The languid samba feel of ‘Open Wound’ is matched by the P2J and Monro-produced lead single ‘Under My Skin’, a minimalist mid-tempo exposing Katy B’s molasses smooth vocal and indeed, her unerring love of referential RnB: “I think I consciously leaned into my RnB side more on this project. With the clubs being closed, it reflects what I’d be listening to and vibing to at home.”
An evocative, slow-burning vibe runs through the tracks on ‘Peace and Offerings’, the mood allowed to really percolate and infuse. Over resonant chords and an afro-fusion soundscape, ‘Laylow’ centres Katy, the object of her affection and their clandestine meeting away from prying eyes. Katy’s strength has always been her vocal restraint; her ability to world-build through subtle harmonic layering no more evident than when the track crescendos, stifled desire threatening to overflow.

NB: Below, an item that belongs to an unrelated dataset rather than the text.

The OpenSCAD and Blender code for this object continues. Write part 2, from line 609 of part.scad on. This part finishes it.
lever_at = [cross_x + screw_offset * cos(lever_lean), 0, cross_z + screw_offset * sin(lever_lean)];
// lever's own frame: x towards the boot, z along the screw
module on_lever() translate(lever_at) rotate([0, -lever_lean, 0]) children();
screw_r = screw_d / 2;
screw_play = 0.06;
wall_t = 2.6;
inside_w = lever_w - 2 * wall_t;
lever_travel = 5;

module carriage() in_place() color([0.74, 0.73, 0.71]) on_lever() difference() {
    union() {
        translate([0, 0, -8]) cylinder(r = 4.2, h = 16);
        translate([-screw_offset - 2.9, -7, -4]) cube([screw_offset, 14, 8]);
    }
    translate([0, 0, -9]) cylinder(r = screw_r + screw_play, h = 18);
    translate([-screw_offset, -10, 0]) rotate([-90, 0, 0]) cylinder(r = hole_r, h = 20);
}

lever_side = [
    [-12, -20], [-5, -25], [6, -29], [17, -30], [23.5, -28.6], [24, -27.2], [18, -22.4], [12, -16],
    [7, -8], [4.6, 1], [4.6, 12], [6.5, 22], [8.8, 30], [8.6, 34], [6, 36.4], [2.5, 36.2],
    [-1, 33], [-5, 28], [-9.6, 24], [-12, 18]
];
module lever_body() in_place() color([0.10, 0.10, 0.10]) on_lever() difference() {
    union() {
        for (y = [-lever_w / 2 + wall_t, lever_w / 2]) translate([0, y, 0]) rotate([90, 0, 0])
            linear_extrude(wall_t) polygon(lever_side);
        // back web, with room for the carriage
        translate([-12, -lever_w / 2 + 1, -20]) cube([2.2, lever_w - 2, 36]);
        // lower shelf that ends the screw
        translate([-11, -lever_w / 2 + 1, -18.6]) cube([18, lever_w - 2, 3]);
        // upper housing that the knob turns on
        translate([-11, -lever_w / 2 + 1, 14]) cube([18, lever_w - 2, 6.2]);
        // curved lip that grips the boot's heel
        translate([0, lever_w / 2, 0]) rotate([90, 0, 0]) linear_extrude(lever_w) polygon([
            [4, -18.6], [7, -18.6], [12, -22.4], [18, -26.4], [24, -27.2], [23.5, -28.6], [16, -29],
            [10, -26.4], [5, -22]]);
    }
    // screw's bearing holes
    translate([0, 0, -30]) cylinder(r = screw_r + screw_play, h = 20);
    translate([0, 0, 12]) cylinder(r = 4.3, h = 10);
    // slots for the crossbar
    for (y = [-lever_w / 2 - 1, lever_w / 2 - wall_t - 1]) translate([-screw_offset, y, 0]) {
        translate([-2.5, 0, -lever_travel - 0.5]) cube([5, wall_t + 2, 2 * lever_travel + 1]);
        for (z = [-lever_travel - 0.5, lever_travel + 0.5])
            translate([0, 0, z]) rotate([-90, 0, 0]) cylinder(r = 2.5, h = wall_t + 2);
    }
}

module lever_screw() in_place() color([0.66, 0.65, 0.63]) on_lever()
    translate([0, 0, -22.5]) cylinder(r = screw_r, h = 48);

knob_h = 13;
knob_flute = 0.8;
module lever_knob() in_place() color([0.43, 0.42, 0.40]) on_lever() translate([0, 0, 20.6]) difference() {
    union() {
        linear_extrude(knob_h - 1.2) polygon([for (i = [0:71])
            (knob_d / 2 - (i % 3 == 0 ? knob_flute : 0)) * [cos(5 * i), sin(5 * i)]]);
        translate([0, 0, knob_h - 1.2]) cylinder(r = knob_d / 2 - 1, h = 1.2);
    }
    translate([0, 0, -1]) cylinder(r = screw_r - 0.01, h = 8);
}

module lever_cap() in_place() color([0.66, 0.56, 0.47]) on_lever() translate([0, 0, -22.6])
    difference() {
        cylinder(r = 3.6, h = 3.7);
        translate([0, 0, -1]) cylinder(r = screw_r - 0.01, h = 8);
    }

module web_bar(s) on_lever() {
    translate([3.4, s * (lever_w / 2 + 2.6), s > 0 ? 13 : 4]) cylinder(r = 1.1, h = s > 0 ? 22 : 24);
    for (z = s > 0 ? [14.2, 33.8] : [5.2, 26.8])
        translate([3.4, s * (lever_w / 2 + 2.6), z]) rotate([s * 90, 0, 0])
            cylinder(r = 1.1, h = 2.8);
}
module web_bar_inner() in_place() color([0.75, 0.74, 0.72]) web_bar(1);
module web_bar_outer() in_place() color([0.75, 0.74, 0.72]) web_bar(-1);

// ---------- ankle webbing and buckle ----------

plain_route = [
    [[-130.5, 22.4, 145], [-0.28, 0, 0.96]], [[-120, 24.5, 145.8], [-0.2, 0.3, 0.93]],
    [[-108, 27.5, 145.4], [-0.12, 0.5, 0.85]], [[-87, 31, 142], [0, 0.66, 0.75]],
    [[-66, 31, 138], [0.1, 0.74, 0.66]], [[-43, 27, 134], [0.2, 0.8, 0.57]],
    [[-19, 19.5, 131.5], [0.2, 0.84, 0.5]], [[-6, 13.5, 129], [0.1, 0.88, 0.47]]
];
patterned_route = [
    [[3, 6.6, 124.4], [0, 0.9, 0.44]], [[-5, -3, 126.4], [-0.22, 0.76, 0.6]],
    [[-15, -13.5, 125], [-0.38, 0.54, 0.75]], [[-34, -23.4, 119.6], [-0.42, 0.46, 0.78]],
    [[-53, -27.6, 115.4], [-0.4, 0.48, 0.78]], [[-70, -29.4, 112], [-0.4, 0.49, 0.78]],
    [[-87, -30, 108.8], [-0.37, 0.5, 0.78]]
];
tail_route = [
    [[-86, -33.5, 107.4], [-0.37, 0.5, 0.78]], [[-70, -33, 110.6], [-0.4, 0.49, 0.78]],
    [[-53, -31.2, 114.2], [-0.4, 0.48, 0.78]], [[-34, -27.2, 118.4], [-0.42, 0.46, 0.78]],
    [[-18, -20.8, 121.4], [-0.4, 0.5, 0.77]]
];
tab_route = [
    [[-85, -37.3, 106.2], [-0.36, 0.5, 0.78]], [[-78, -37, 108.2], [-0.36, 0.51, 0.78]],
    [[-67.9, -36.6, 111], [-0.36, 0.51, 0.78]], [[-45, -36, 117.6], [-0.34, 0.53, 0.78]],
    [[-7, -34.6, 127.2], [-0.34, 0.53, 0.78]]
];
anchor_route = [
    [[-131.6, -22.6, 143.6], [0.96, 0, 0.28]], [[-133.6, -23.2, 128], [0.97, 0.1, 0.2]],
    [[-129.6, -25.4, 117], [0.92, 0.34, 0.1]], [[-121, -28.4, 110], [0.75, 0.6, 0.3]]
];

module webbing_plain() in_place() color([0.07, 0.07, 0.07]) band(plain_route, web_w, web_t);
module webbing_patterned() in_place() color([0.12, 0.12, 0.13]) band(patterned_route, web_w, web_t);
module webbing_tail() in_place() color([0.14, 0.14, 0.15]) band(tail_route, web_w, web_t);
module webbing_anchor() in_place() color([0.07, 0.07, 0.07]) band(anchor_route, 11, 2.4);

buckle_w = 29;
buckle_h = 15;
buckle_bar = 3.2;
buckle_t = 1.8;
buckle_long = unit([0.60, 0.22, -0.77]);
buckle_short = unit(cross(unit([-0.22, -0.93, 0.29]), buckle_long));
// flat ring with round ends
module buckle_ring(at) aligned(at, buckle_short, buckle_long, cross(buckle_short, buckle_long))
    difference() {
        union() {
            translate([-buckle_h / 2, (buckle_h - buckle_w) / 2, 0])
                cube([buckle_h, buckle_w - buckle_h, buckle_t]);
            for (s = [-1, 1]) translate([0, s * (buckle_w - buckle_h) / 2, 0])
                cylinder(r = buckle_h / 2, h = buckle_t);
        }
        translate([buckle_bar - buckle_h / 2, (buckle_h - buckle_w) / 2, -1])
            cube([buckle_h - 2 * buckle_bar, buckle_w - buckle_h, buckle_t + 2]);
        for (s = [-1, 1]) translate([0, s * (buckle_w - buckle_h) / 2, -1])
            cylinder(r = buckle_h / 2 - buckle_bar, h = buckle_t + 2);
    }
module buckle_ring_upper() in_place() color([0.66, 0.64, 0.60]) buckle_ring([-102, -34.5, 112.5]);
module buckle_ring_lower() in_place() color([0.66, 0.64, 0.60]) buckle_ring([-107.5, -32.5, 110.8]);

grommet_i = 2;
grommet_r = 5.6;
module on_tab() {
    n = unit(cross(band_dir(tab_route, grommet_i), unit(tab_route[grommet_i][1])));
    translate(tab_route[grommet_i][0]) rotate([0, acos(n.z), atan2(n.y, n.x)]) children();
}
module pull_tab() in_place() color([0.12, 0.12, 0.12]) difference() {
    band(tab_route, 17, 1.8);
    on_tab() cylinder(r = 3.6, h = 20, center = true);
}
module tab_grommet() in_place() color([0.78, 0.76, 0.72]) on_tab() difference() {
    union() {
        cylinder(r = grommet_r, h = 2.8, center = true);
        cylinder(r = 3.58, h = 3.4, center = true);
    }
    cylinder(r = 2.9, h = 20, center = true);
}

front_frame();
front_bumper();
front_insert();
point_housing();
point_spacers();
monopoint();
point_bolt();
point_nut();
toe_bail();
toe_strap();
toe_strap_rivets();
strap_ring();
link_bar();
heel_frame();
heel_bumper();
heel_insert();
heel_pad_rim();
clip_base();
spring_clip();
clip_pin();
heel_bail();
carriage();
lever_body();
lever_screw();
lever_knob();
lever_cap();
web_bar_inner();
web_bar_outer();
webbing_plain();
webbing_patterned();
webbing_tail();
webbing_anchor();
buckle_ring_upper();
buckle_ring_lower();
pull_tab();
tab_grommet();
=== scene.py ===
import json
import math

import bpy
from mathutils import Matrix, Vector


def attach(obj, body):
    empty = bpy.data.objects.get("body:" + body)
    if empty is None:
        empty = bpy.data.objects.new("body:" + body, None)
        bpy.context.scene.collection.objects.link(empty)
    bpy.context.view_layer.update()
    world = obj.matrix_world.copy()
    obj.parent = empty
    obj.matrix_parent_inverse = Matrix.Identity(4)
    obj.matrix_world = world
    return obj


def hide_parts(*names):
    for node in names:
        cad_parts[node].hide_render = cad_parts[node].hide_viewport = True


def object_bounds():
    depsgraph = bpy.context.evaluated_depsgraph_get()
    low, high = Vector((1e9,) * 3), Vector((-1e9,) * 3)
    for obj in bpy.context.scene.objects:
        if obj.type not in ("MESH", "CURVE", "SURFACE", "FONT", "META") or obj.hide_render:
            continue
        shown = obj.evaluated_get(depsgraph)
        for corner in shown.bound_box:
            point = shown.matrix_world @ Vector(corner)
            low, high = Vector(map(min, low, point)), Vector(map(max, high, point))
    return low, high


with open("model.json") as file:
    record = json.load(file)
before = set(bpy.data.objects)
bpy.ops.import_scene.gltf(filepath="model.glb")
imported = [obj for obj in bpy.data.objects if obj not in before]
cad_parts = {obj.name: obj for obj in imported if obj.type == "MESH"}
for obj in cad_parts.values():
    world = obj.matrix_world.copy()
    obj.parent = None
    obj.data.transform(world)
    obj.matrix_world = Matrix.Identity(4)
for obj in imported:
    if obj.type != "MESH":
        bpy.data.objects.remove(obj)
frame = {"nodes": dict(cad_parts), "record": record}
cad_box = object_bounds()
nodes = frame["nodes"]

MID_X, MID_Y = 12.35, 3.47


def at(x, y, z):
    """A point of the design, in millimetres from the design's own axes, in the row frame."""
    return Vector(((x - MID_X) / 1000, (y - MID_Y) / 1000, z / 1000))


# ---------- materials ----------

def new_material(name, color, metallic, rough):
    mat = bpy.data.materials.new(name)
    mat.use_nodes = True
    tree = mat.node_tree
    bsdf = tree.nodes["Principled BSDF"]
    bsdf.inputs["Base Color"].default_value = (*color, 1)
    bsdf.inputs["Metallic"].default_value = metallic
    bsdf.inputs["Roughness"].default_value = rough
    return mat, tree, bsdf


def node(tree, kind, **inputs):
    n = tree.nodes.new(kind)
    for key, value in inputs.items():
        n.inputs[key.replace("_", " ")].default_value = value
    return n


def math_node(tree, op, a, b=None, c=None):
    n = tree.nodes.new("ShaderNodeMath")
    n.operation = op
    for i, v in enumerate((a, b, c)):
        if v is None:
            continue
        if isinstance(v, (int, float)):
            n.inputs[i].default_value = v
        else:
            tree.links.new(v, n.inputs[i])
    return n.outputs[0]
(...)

Much of the project evokes an end-of-summer reverie; the seasonal shifts, the bloom and inevitable doom of transient situationships. It’s a project of contrasts and lessons learned: on the Geeneus-produced ‘Daydreaming On A Tuesday’, Katy wistfully sings of love as a decadent fantasy over breaks and airy atmospherics; the sparse simplicity of ‘Floating’ and it’s “carry me home” refrain sees Katy finding clarity of mind and resolution in the shipwreck of a past romantic entanglement.
“I got my heart broken at one point. These songs were written from times I was in relationships; it charts the happy, loved-up stages but also the indecision and the breakdown. Now, I’m in a position where I really prize my own company. Lockdown was good for me in terms of self-love, it gave me time to process my emotions.”
What does Katy B want the world to take away from ‘Peace and Offerings’?
“That this isn’t a project necessarily made for the clubs. These songs are a taste of what’s to come, I’m dropping Easter eggs all over this project. I want people to find an escape in these songs, I want them to feel hope but also the power within themselves.”